### INSTRUCTIONS FOR THE TASK
Verbatim output of all the material below is required.
[START]
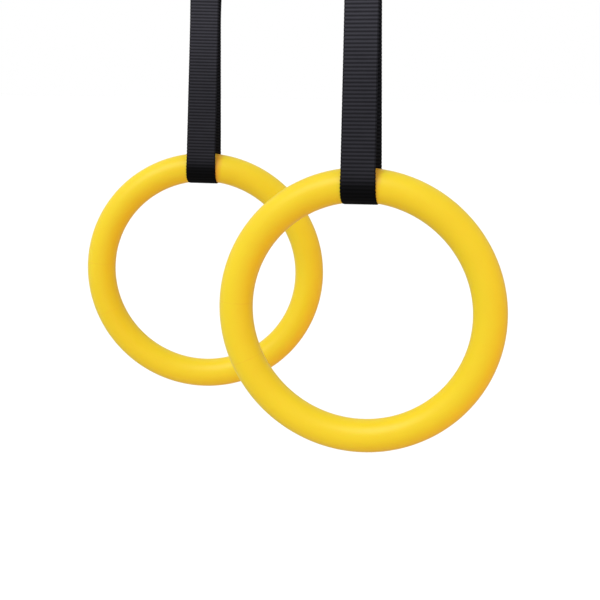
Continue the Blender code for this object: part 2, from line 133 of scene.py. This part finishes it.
def set_frame(side):
    """Set frame in the world: X along the carabiner's bar, Y rearward, Z up the strap."""
    x = joint_vector(side, "strap_swing", "axis").normalized()
    z = joint_vector(side, "strap_twist", "axis").normalized()
    y = z.cross(x)
    turn = Matrix((x, y, z)).transposed().to_4x4()
    return Matrix.Translation(joint_vector(side, "strap_swing", "pos_m")) @ turn


def joint_place(side, joint):
    """A joint's point in its set's frame, whose origin is the carabiner's bar."""
    return set_frame(side).inverted() @ joint_vector(side, joint, "pos_m")


def ring_centre(side):
    return joint_place(side, "ring_tilt") - Vector((0, 0, RING_RADIUS))


# ---- meshes -----------------------------------------------------------------------
def mesh_object(name, bm, mat, place):
    bmesh.ops.recalc_face_normals(bm, faces=bm.faces)
    bm.transform(place)
    mesh = bpy.data.meshes.new(name)
    bm.to_mesh(mesh)
    bm.free()
    for poly in mesh.polygons:
        poly.use_smooth = True
    mesh.materials.append(mat)
    obj = bpy.data.objects.new(name, mesh)
    bpy.context.collection.objects.link(obj)
    return obj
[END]
### WORKED ANSWER
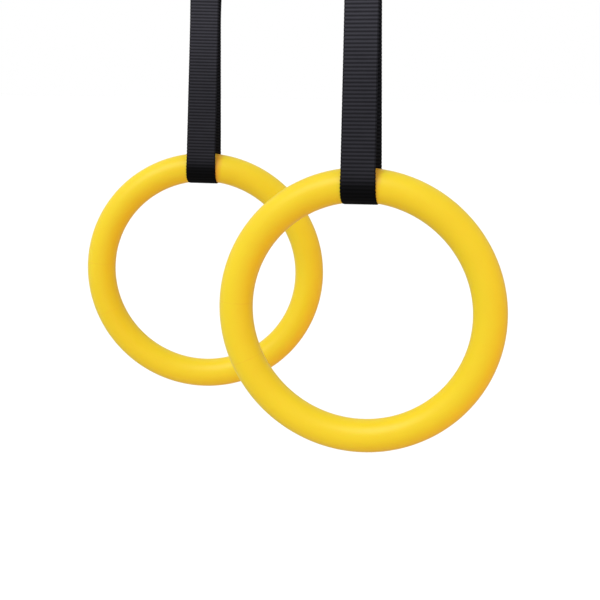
Continue the Blender code for this object: part 2, from line 133 of scene.py. This part finishes it.
def set_frame(side):
    """Set frame in the world: X along the carabiner's bar, Y rearward, Z up the strap."""
    x = joint_vector(side, "strap_swing", "axis").normalized()
    z = joint_vector(side, "strap_twist", "axis").normalized()
    y = z.cross(x)
    turn = Matrix((x, y, z)).transposed().to_4x4()
    return Matrix.Translation(joint_vector(side, "strap_swing", "pos_m")) @ turn


def joint_place(side, joint):
    """A joint's point in its set's frame, whose origin is the carabiner's bar."""
    return set_frame(side).inverted() @ joint_vector(side, joint, "pos_m")


def ring_centre(side):
    return joint_place(side, "ring_tilt") - Vector((0, 0, RING_RADIUS))


# ---- meshes -----------------------------------------------------------------------
def mesh_object(name, bm, mat, place):
    bmesh.ops.recalc_face_normals(bm, faces=bm.faces)
    bm.transform(place)
    mesh = bpy.data.meshes.new(name)
    bm.to_mesh(mesh)
    bm.free()
    for poly in mesh.polygons:
        poly.use_smooth = True
    mesh.materials.append(mat)
    obj = bpy.data.objects.new(name, mesh)
    bpy.context.collection.objects.link(obj)
    return obj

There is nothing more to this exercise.